Pull out every line in the data that has the string "Vector" in it.

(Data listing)
● ● ● ●
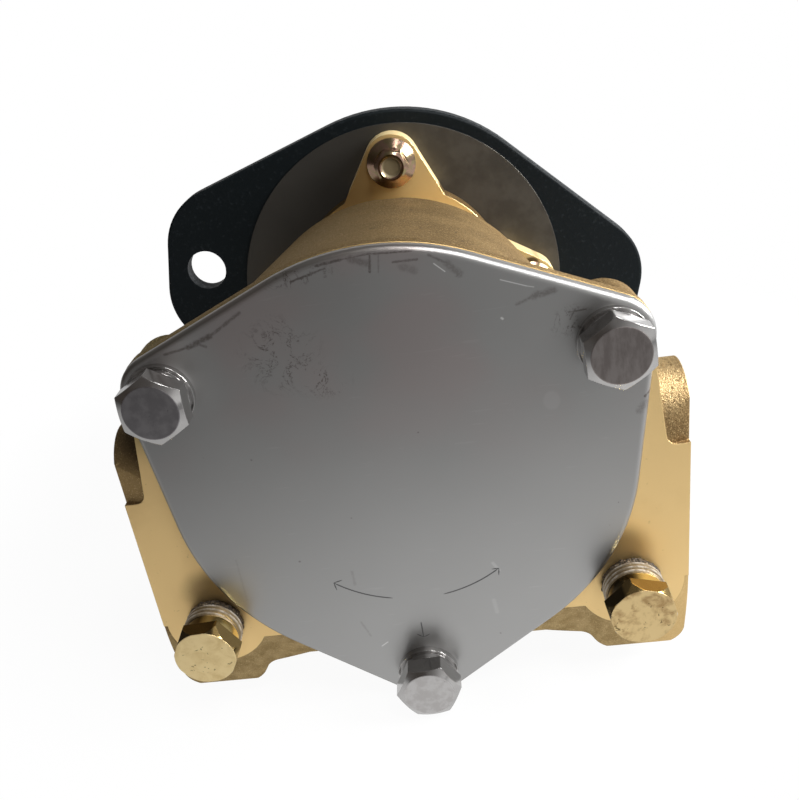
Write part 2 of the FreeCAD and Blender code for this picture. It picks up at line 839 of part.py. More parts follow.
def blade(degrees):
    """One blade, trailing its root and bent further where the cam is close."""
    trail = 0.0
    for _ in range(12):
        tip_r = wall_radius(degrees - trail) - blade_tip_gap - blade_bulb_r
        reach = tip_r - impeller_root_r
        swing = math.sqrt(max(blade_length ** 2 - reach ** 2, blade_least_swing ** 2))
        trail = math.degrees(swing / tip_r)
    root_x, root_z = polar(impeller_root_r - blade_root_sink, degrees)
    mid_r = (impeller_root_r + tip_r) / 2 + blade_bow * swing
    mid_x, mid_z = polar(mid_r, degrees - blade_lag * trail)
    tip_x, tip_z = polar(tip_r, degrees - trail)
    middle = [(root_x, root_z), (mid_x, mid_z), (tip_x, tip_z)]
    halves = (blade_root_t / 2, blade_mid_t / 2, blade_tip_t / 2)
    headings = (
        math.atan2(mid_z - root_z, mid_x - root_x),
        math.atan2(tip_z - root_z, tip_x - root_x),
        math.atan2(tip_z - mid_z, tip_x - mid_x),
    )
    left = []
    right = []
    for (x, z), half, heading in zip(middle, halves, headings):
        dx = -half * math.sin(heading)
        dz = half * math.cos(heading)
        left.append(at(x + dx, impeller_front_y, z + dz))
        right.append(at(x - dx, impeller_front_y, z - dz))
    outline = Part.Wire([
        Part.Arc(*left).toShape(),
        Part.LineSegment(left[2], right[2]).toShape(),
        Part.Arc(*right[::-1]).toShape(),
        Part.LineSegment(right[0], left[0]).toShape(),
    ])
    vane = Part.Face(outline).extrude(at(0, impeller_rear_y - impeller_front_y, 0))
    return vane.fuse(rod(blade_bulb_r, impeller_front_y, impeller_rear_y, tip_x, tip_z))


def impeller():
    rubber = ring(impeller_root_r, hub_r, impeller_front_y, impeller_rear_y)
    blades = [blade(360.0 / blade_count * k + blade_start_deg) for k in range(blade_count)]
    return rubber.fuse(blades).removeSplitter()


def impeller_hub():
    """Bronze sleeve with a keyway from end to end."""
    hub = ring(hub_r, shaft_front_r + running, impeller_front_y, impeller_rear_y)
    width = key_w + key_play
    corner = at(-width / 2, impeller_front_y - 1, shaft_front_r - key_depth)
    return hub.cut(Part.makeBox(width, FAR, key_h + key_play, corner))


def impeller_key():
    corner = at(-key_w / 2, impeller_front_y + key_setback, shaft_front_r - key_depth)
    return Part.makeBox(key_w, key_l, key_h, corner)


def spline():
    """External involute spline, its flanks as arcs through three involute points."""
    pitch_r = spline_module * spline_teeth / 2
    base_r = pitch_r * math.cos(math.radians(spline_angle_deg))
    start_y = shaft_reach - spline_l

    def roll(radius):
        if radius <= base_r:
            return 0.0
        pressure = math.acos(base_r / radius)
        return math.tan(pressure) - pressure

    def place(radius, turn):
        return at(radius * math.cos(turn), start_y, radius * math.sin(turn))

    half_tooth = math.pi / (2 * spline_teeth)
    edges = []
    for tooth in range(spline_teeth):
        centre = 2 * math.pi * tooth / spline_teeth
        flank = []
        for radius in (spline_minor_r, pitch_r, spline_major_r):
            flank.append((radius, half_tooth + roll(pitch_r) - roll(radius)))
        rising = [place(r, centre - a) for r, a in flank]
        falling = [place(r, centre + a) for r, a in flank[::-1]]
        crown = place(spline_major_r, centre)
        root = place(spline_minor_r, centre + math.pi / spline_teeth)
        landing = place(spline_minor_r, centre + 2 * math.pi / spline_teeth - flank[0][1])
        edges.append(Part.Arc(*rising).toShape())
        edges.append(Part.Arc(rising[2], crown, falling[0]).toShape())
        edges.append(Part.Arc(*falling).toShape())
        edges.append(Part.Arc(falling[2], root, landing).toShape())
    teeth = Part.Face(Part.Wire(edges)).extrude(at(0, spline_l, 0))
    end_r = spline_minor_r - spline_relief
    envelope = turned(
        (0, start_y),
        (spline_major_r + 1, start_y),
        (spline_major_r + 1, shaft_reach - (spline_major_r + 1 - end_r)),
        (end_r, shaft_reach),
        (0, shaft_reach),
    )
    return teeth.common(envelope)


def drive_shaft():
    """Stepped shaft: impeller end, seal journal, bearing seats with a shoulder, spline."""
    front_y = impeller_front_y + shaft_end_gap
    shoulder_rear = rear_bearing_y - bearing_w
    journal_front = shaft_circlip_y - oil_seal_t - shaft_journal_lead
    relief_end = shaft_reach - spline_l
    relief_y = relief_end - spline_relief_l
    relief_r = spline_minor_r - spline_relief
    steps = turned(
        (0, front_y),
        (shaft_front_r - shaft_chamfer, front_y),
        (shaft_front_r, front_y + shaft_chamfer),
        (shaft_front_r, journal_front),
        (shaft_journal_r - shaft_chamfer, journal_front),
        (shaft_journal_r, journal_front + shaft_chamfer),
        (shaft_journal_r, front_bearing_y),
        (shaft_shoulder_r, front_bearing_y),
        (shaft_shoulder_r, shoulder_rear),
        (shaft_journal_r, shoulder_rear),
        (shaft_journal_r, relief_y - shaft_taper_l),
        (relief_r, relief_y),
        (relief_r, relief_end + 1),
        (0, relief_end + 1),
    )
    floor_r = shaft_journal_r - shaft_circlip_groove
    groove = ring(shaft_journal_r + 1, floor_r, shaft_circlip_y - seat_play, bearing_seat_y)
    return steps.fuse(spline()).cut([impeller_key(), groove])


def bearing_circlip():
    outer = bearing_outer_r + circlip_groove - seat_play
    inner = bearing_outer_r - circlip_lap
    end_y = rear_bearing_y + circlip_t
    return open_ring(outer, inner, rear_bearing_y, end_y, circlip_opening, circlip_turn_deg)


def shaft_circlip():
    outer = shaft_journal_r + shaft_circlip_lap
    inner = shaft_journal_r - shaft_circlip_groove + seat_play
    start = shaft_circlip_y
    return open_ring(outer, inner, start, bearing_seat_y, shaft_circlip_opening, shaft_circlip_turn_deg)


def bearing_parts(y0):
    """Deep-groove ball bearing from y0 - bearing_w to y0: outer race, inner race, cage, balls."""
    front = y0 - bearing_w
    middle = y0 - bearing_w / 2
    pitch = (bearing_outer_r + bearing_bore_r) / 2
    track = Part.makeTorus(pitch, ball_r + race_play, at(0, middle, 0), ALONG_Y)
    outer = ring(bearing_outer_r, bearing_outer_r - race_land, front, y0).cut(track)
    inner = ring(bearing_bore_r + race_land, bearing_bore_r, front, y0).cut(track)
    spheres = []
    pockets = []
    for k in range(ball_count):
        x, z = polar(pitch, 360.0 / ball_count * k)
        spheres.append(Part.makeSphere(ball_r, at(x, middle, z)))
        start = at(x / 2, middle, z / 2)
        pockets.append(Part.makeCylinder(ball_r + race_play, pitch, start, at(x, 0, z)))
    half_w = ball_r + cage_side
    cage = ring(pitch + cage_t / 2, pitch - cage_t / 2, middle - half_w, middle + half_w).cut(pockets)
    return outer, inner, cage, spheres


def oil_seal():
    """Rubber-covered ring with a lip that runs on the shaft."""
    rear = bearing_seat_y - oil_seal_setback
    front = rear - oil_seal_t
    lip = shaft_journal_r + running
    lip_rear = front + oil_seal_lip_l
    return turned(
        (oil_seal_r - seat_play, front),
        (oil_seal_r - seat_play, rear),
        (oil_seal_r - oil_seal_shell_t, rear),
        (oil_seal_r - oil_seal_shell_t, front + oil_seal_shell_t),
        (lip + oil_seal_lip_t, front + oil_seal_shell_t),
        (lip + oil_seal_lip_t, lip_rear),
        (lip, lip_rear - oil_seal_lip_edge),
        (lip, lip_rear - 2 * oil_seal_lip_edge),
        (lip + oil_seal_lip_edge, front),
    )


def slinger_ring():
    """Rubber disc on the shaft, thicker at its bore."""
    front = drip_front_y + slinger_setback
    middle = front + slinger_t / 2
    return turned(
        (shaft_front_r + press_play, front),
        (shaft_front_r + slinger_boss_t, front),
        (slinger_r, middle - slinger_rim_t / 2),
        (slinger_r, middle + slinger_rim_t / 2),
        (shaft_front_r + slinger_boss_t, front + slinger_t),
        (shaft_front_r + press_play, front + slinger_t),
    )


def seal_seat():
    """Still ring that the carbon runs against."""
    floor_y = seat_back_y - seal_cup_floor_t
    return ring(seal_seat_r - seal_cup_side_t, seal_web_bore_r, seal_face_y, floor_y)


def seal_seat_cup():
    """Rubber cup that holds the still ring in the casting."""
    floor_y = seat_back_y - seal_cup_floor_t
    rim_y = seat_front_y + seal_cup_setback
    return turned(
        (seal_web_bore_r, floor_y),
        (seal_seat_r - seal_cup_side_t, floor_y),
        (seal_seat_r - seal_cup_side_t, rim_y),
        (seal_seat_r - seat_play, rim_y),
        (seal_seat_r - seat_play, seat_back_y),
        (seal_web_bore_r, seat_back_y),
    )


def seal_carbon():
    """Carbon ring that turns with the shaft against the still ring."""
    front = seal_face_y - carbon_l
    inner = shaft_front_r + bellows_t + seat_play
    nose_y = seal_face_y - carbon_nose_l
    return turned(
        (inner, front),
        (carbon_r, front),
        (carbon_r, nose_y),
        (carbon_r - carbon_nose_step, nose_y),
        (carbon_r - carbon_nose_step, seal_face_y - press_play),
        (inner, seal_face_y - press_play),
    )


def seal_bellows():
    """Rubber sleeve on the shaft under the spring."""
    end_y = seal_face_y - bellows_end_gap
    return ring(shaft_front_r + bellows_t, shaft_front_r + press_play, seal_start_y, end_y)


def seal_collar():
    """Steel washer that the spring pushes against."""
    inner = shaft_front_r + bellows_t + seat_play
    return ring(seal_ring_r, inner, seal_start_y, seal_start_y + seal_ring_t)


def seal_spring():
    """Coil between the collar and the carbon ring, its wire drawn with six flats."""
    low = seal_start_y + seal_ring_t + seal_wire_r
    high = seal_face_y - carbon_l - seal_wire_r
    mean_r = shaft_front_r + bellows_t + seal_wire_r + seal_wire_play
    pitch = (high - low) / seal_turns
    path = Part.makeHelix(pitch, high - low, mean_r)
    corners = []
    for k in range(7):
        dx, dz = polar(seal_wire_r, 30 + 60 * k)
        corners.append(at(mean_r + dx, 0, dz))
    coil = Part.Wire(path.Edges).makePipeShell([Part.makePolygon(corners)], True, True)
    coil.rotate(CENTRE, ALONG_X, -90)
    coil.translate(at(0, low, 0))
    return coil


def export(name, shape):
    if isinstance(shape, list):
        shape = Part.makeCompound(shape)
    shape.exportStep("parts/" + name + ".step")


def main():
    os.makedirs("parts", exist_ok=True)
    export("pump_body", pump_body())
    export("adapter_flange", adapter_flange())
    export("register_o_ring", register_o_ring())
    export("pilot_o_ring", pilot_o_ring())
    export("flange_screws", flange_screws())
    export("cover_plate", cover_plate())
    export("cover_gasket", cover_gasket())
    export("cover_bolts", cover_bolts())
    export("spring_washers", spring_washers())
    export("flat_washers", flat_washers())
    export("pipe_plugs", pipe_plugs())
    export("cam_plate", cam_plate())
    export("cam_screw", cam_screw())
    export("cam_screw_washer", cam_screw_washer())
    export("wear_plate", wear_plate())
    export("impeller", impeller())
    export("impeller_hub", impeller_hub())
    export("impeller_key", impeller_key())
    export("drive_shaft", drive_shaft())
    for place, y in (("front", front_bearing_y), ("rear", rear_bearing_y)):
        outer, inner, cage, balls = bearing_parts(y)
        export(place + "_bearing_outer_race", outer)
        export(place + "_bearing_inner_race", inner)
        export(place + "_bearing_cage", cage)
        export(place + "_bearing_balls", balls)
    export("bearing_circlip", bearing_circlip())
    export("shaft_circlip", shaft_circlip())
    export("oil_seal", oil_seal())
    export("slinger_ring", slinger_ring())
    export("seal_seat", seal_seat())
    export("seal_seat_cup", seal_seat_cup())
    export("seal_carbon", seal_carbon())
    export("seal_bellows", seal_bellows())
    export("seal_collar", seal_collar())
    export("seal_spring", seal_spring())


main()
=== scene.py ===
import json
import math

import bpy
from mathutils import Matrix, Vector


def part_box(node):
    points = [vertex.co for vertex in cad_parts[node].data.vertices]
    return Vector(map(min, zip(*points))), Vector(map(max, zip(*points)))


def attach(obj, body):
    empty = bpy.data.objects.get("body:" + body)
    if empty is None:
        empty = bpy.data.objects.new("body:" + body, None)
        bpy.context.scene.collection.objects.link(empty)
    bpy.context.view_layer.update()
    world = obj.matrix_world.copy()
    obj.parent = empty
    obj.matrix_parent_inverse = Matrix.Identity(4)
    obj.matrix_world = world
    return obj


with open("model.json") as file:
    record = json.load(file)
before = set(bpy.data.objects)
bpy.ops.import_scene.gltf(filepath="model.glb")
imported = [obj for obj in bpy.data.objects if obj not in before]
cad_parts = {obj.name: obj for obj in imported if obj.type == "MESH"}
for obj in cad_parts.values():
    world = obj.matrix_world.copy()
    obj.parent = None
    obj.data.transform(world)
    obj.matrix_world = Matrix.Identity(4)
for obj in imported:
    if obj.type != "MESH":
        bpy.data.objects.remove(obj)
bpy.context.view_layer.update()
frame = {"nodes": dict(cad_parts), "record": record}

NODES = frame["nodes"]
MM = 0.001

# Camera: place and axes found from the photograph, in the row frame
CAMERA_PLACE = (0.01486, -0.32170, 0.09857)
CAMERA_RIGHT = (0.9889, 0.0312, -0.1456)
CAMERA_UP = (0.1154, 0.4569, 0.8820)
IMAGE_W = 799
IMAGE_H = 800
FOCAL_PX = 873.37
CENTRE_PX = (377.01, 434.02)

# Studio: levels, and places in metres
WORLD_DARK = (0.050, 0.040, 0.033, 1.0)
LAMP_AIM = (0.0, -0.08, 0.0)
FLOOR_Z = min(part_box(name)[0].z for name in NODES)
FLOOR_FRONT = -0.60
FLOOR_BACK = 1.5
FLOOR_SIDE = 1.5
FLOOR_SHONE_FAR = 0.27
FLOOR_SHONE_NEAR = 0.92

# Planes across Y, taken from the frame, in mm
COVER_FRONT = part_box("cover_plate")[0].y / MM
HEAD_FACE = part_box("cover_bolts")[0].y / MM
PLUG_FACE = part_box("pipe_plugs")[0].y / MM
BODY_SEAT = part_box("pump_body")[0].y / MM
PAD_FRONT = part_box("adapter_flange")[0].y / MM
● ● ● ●
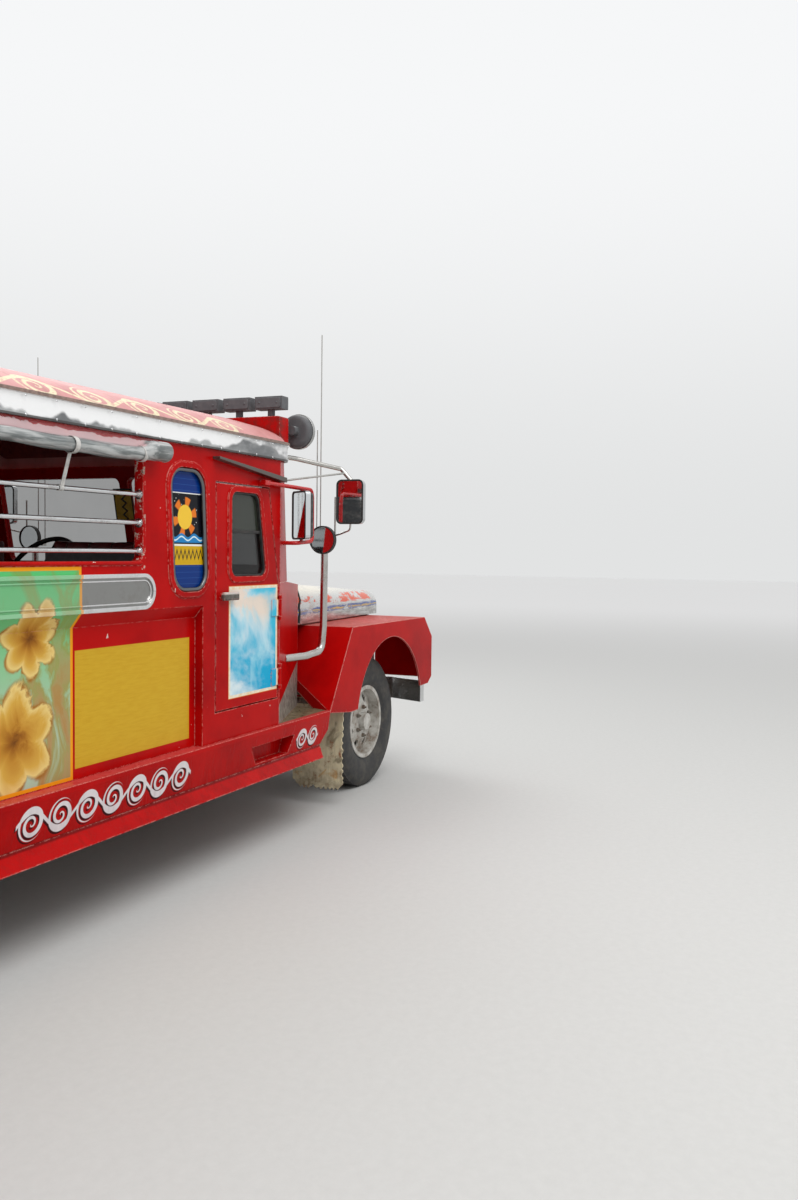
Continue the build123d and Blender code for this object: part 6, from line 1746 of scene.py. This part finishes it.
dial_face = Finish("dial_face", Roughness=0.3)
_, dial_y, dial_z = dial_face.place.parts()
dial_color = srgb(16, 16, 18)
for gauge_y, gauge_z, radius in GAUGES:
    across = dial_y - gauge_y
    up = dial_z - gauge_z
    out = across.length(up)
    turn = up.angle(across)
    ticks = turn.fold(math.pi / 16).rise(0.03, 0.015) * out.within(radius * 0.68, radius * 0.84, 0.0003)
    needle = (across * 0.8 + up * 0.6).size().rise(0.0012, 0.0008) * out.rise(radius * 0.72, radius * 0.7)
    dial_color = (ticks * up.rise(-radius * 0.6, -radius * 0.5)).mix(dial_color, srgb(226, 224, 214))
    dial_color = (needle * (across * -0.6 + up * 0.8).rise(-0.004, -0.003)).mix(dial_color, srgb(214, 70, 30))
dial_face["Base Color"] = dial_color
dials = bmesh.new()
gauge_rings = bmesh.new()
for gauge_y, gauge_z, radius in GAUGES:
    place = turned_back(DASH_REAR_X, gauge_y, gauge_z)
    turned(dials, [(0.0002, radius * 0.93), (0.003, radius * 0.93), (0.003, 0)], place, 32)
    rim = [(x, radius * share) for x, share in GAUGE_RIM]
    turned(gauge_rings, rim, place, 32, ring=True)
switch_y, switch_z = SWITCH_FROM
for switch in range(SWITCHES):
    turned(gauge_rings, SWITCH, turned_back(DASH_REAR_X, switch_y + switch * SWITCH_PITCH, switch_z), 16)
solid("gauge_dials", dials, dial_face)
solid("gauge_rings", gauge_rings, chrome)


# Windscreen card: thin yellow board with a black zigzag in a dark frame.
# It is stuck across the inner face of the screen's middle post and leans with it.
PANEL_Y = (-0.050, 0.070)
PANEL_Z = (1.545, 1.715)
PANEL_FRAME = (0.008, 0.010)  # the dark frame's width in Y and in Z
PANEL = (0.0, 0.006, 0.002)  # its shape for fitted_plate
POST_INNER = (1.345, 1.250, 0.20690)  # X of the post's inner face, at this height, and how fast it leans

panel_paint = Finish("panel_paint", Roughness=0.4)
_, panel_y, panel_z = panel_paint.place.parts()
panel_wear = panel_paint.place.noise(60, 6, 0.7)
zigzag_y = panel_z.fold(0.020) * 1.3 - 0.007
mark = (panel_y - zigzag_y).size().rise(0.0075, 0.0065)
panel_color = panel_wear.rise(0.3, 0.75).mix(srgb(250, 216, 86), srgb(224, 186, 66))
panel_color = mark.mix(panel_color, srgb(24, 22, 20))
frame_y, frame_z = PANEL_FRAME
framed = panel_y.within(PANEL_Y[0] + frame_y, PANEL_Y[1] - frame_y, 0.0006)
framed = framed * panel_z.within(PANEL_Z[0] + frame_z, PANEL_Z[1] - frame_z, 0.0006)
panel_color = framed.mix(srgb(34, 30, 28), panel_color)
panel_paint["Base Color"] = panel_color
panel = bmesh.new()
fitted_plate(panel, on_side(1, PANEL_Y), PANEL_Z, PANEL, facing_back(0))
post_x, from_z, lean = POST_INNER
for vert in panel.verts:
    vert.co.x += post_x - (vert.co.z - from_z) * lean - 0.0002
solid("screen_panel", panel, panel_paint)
● ● ● ●
● **OUTPUT BELOW**:
from mathutils import Matrix, Vector
    return Vector(map(min, zip(*points))), Vector(map(max, zip(*points)))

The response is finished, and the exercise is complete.